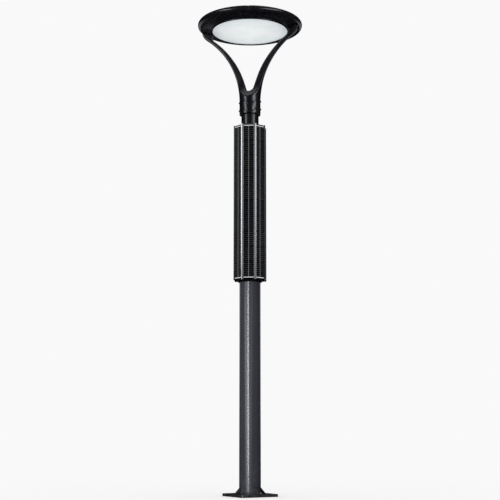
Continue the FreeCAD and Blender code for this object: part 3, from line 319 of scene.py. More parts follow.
def merged_copy(name, node):
    """A new piece with a part's own shape, its loose triangles merged."""
    piece = placed(name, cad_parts[node].data.copy())
    piece.data.materials.clear()
    merge(piece, flat=True)
    if piece.data.has_custom_normals:
        piece.data.attributes.remove(piece.data.attributes["custom_normal"])
    return piece


def settle(piece):
    """Makes a piece's modifiers part of its mesh."""
    bpy.context.view_layer.update()
    evaluated = piece.evaluated_get(bpy.context.evaluated_depsgraph_get())
    mesh = bpy.data.meshes.new_from_object(evaluated)
    piece.modifiers.clear()
    piece.data = mesh
    return piece


def wear(piece, slot):
    """Gives a piece the finish of a slot."""
    piece.data.materials.clear()
    piece.data.materials.append(finish(slot))


def fit_out(piece, body, slot, nodes=()):
    """Gives a piece its finish, the body that it rides on and the parts that it stands for."""
    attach(piece, body)
    wear(piece, slot)
    if nodes:
        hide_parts(*nodes)
    return piece


# ---------------------------------------------------------------- shading


def arithmetic(operation):
    """A method of Level that adds one Math node."""
    return lambda level, other: level.math(operation, other)


class Level:
    """A number that varies over a surface. Arithmetic on it adds the Math nodes that work it out."""

    __add__ = __radd__ = arithmetic("ADD")
    __mul__ = __rmul__ = arithmetic("MULTIPLY")
    __sub__ = arithmetic("SUBTRACT")
    __truediv__ = arithmetic("DIVIDE")
    above = arithmetic("GREATER_THAN")

    def __init__(self, coat, socket):
        self.coat, self.socket = coat, socket

    def math(self, operation, *others):
        values = dict(enumerate([self, *others]))
        return Level(self.coat, self.coat.node("ShaderNodeMath", values, operation=operation).outputs[0])

    def __rsub__(self, other):
        return self * -1 + other

    def ease(self, low, high):
        """0 at low and below, 1 at high and above, and smooth between."""
        values = {"Value": self, "From Min": low, "From Max": high}
        node = self.coat.node("ShaderNodeMapRange", values, interpolation_type="SMOOTHSTEP")
        return Level(self.coat, node.outputs[0])


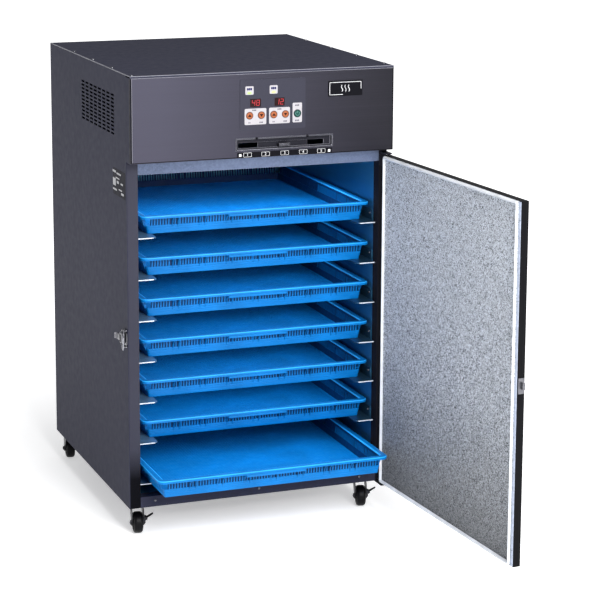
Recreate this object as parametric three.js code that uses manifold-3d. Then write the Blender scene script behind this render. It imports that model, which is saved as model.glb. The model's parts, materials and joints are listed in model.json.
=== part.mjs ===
// Electric tray dryer: a sheet-steel cabinet on swivel casters, with a control head, a hinged
// insulated door and seven plastic trays on rails. Millimetres, +Z up, front towards -Y, origin at
// the middle of the cabinet's underside. The door stands open and the lowest tray is pulled out.
import * as THREE from "three";
import { mergeVertices } from "three/addons/utils/BufferGeometryUtils.js";
import Module from "manifold-3d";

const wasm = await Module();
wasm.setup();

// ---- driving dimensions ------------------------------------------------------------------------
const SHEET = 1.5;               // sheet steel thickness
const GAP = 0.3;                 // clearance between touching pieces
const WIDTH = 628;
const DEPTH = 664;
const HEIGHT = 1000;
const HEAD_BOTTOM = 805;         // underside of the control head
const HEAD_OVERHANG = 35;        // how far the head stands in front of the body
const CHAMBER = { left: -288, right: 294.6, bottom: 25, top: 774, back: 306 };
const CHANNEL = 30;              // depth of the posts, the sill and the header
const TRAY = {
  count: 7, pitch: 95.8, width: 558, depth: 588, height: 43.2, wall: 3, rim: 4,
  inset: 16, corner: 16, centreX: 10, lowestCentreX: 0, front: 36, pulledOut: 152,
};
const RAIL = { top: 627.5, flange: 47.5, leg: 25, front: 12, rear: 300 };
const DOOR = {
  thickness: 17, standOff: 31, bottom: 3, top: 790.4, sideGap: 2, pivotFromEdge: 5,
  pivotFromFace: 7, openDegrees: 93.6, lip: 7, gasketWidth: 12, gasketHeight: 7,
};
const PIN_RADIUS = 4;
const BUTTON_CENTRE_Z = 900.7;
const BUTTONS = [
  ["temperature_up_button", -36.6, 8.3, 0xf08a3c],
  ["temperature_down_button", -8.6, 8.3, 0xf08a3c],
  ["timer_up_button", 21.1, 8.3, 0xf08a3c],
  ["timer_down_button", 49.0, 8.3, 0xf08a3c],
  ["power_button", 77.9, 8.8, 0x1d7d5d],
];
const WINDOWS = [
  ["temperature_display", -35.7, -9.3],
  ["timer_display", 22.6, 47.3],
];
const WINDOW_Z = [919.7, 938.8];
const OVERLAY = { left: -59.5, right: 97.3, bottom: 867, top: 982, thickness: 0.9 };
const DAMPER = {
  left: -69.6, right: 165.4, bottom: 821, top: 850, depth: 10, wall: 3,
  slot: { left: -61.4, right: 144.5, bottom: 826.6, top: 838.5 }, knobX: 46.5, knobWidth: 26,
};
const VENT = { columns: 8, rows: 11, pitchY: 35.7, pitchZ: 8.75, startY: -224.5, startZ: 854.5, slot: [27, 4.8] };
const FAN = { x: 0, y: 215, z: 882, radius: 92, width: 84, neck: [309, 328], wheelRadius: 62 };
const CASTER = { height: 73.6, wheelRadius: 25, wheelWidth: 22, trail: 18, x: 283, headRadius: 17 };
const LATCH = { bottom: 379, top: 419, pivot: [-319.5, -316], loopPivot: [-322, -304], loopReach: 62, tilt: 12 };

// ---- derived places ----------------------------------------------------------------------------
const HALF_WIDTH = WIDTH / 2;
const FRONT = -DEPTH / 2;
const BACK = DEPTH / 2;
const HEAD_FRONT = FRONT - HEAD_OVERHANG;
const INNER_SIDE = HALF_WIDTH - SHEET - GAP;
const CHANNEL_BACK = FRONT + CHANNEL;

// ---- materials ---------------------------------------------------------------------------------
const paint = (color, roughness, metalness) => new THREE.MeshStandardMaterial({ color, roughness, metalness });
const BODY_PAINT = [0x474752, 0.45, 0.35];
const HEAD_PAINT = [0x4f4b56, 0.4, 0.45];
const GALVANISED = [0xa6abb4, 0.4, 0.85];
const STAINLESS = [0x9aa2ad, 0.25, 0.95];
const ZINC = [0xb4b7ba, 0.35, 0.9];
const BLACK = [0x17171a, 0.55, 0.0];
const TRAY_BLUE = [0x0a72d8, 0.4, 0.0];
const WHITE = [0xe9edef, 0.6, 0.0];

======

# WHAT IS BEING ASKED:
Repeat every record exactly as written, please.

# FINAL RESULT:
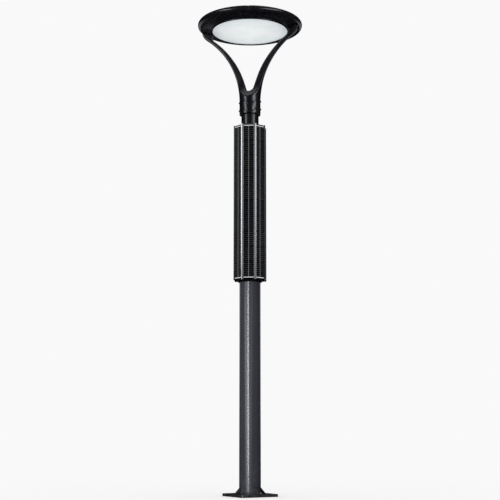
Continue the FreeCAD and Blender code for this object: part 3, from line 319 of scene.py. More parts follow.
def merged_copy(name, node):
    """A new piece with a part's own shape, its loose triangles merged."""
    piece = placed(name, cad_parts[node].data.copy())
    piece.data.materials.clear()
    merge(piece, flat=True)
    if piece.data.has_custom_normals:
        piece.data.attributes.remove(piece.data.attributes["custom_normal"])
    return piece


def settle(piece):
    """Makes a piece's modifiers part of its mesh."""
    bpy.context.view_layer.update()
    evaluated = piece.evaluated_get(bpy.context.evaluated_depsgraph_get())
    mesh = bpy.data.meshes.new_from_object(evaluated)
    piece.modifiers.clear()
    piece.data = mesh
    return piece


def wear(piece, slot):
    """Gives a piece the finish of a slot."""
    piece.data.materials.clear()
    piece.data.materials.append(finish(slot))


def fit_out(piece, body, slot, nodes=()):
    """Gives a piece its finish, the body that it rides on and the parts that it stands for."""
    attach(piece, body)
    wear(piece, slot)
    if nodes:
        hide_parts(*nodes)
    return piece


# ---------------------------------------------------------------- shading


def arithmetic(operation):
    """A method of Level that adds one Math node."""
    return lambda level, other: level.math(operation, other)


class Level:
    """A number that varies over a surface. Arithmetic on it adds the Math nodes that work it out."""

    __add__ = __radd__ = arithmetic("ADD")
    __mul__ = __rmul__ = arithmetic("MULTIPLY")
    __sub__ = arithmetic("SUBTRACT")
    __truediv__ = arithmetic("DIVIDE")
    above = arithmetic("GREATER_THAN")

    def __init__(self, coat, socket):
        self.coat, self.socket = coat, socket

    def math(self, operation, *others):
        values = dict(enumerate([self, *others]))
        return Level(self.coat, self.coat.node("ShaderNodeMath", values, operation=operation).outputs[0])

    def __rsub__(self, other):
        return self * -1 + other

    def ease(self, low, high):
        """0 at low and below, 1 at high and above, and smooth between."""
        values = {"Value": self, "From Min": low, "From Max": high}
        node = self.coat.node("ShaderNodeMapRange", values, interpolation_type="SMOOTHSTEP")
        return Level(self.coat, node.outputs[0])


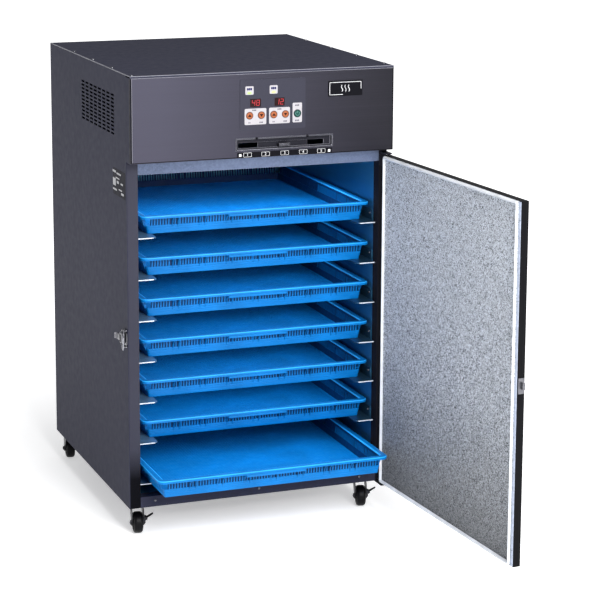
Recreate this object as parametric three.js code that uses manifold-3d. Then write the Blender scene script behind this render. It imports that model, which is saved as model.glb. The model's parts, materials and joints are listed in model.json.
=== part.mjs ===
// Electric tray dryer: a sheet-steel cabinet on swivel casters, with a control head, a hinged
// insulated door and seven plastic trays on rails. Millimetres, +Z up, front towards -Y, origin at
// the middle of the cabinet's underside. The door stands open and the lowest tray is pulled out.
import * as THREE from "three";
import { mergeVertices } from "three/addons/utils/BufferGeometryUtils.js";
import Module from "manifold-3d";

const wasm = await Module();
wasm.setup();

// ---- driving dimensions ------------------------------------------------------------------------
const SHEET = 1.5;               // sheet steel thickness
const GAP = 0.3;                 // clearance between touching pieces
const WIDTH = 628;
const DEPTH = 664;
const HEIGHT = 1000;
const HEAD_BOTTOM = 805;         // underside of the control head
const HEAD_OVERHANG = 35;        // how far the head stands in front of the body
const CHAMBER = { left: -288, right: 294.6, bottom: 25, top: 774, back: 306 };
const CHANNEL = 30;              // depth of the posts, the sill and the header
const TRAY = {
  count: 7, pitch: 95.8, width: 558, depth: 588, height: 43.2, wall: 3, rim: 4,
  inset: 16, corner: 16, centreX: 10, lowestCentreX: 0, front: 36, pulledOut: 152,
};
const RAIL = { top: 627.5, flange: 47.5, leg: 25, front: 12, rear: 300 };
const DOOR = {
  thickness: 17, standOff: 31, bottom: 3, top: 790.4, sideGap: 2, pivotFromEdge: 5,
  pivotFromFace: 7, openDegrees: 93.6, lip: 7, gasketWidth: 12, gasketHeight: 7,
};
const PIN_RADIUS = 4;
const BUTTON_CENTRE_Z = 900.7;
const BUTTONS = [
  ["temperature_up_button", -36.6, 8.3, 0xf08a3c],
  ["temperature_down_button", -8.6, 8.3, 0xf08a3c],
  ["timer_up_button", 21.1, 8.3, 0xf08a3c],
  ["timer_down_button", 49.0, 8.3, 0xf08a3c],
  ["power_button", 77.9, 8.8, 0x1d7d5d],
];
const WINDOWS = [
  ["temperature_display", -35.7, -9.3],
  ["timer_display", 22.6, 47.3],
];
const WINDOW_Z = [919.7, 938.8];
const OVERLAY = { left: -59.5, right: 97.3, bottom: 867, top: 982, thickness: 0.9 };
const DAMPER = {
  left: -69.6, right: 165.4, bottom: 821, top: 850, depth: 10, wall: 3,
  slot: { left: -61.4, right: 144.5, bottom: 826.6, top: 838.5 }, knobX: 46.5, knobWidth: 26,
};
const VENT = { columns: 8, rows: 11, pitchY: 35.7, pitchZ: 8.75, startY: -224.5, startZ: 854.5, slot: [27, 4.8] };
const FAN = { x: 0, y: 215, z: 882, radius: 92, width: 84, neck: [309, 328], wheelRadius: 62 };
const CASTER = { height: 73.6, wheelRadius: 25, wheelWidth: 22, trail: 18, x: 283, headRadius: 17 };
const LATCH = { bottom: 379, top: 419, pivot: [-319.5, -316], loopPivot: [-322, -304], loopReach: 62, tilt: 12 };

// ---- derived places ----------------------------------------------------------------------------
const HALF_WIDTH = WIDTH / 2;
const FRONT = -DEPTH / 2;
const BACK = DEPTH / 2;
const HEAD_FRONT = FRONT - HEAD_OVERHANG;
const INNER_SIDE = HALF_WIDTH - SHEET - GAP;
const CHANNEL_BACK = FRONT + CHANNEL;

// ---- materials ---------------------------------------------------------------------------------
const paint = (color, roughness, metalness) => new THREE.MeshStandardMaterial({ color, roughness, metalness });
const BODY_PAINT = [0x474752, 0.45, 0.35];
const HEAD_PAINT = [0x4f4b56, 0.4, 0.45];
const GALVANISED = [0xa6abb4, 0.4, 0.85];
const STAINLESS = [0x9aa2ad, 0.25, 0.95];
const ZINC = [0xb4b7ba, 0.35, 0.9];
const BLACK = [0x17171a, 0.55, 0.0];
const TRAY_BLUE = [0x0a72d8, 0.4, 0.0];
const WHITE = [0xe9edef, 0.6, 0.0];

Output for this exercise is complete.